10. Our Volunteer Book Fairies, Parents, and Community Members, Delivered Books to 6-10 Students Each

One of the greatest parts of this process was receiving emails from our volunteers and from my students’ families about how much fun it was to deliver and receive books. Now, our kids have books that they chose for the next few weeks!

Next Steps

Honestly, all of our next steps have not been figured out yet. We do know that our students will once again choose books in a few weeks. We also know that we will go through the process again of packing up books and delivering them. When the new books are delivered by volunteers, students will hand back their current bag of books at the same time (following all safety protocols, of course). Once we receive back the current bag of books that students have, they will remain in book quarantine for a couple weeks before the next delivery.

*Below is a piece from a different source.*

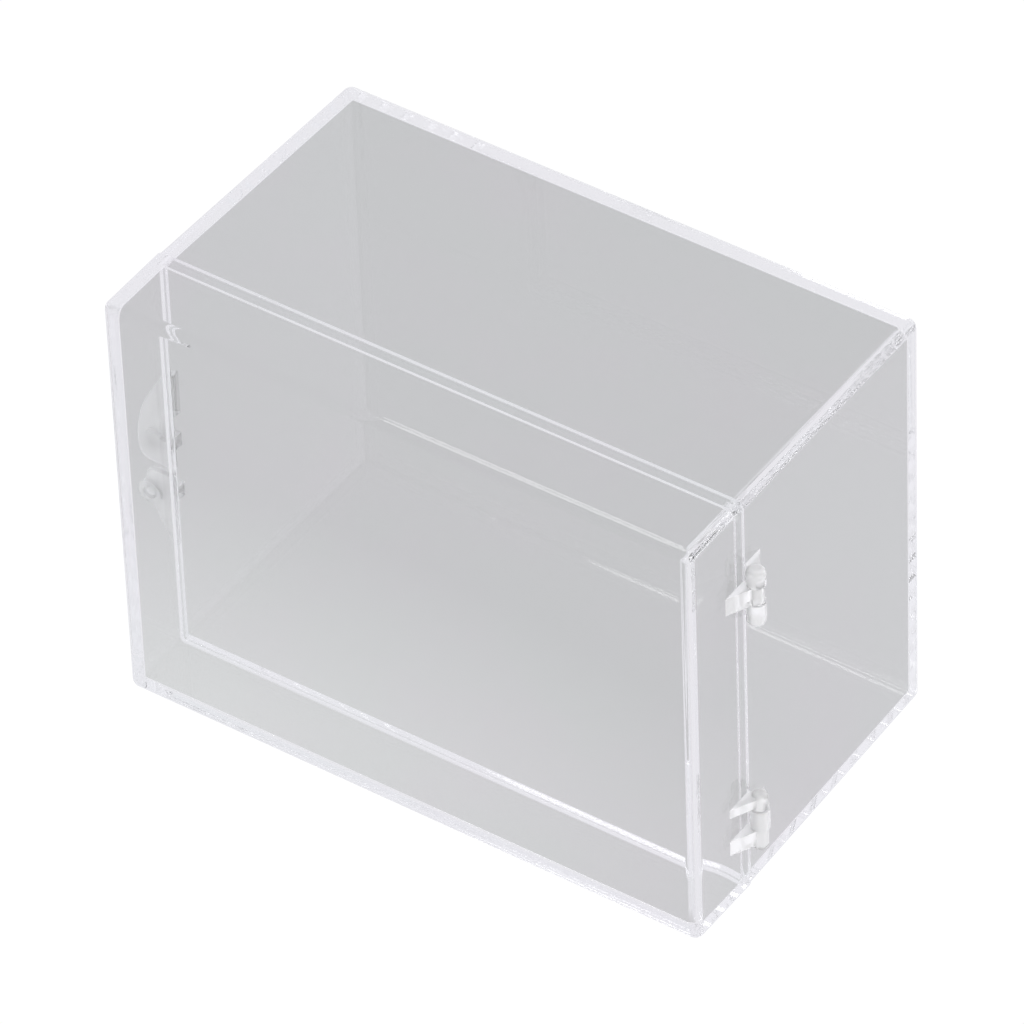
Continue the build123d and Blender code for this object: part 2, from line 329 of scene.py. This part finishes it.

Since we have a record of who has which books, we should easily be able to get most of the books back. However, I do know that we will likely not see some again. That’s what happens when books are lent out- and that’s ok. We knew that before embarking on this journey. We plan to go through this process as long as our students are distance learning. We know that will be at least through mid-October at my school and maybe longer depending on our county’s status as far as our state reopening requirements go. So, we could be doing this for the next month and a half or for the entire school year. We just don’t know.

The one important thing we do know is that kids need books. We took a vision, enlisted our village, and made it happen. We did this one step at a time. This can happen at any school. It takes the willingness of administration, the determination of staff, and the kindness of volunteers to see it through. It takes hours of work. It can be done. It is is worth every ounce of energy and hour of time that it took.

I hope sharing our process can help more kids get books in their hands.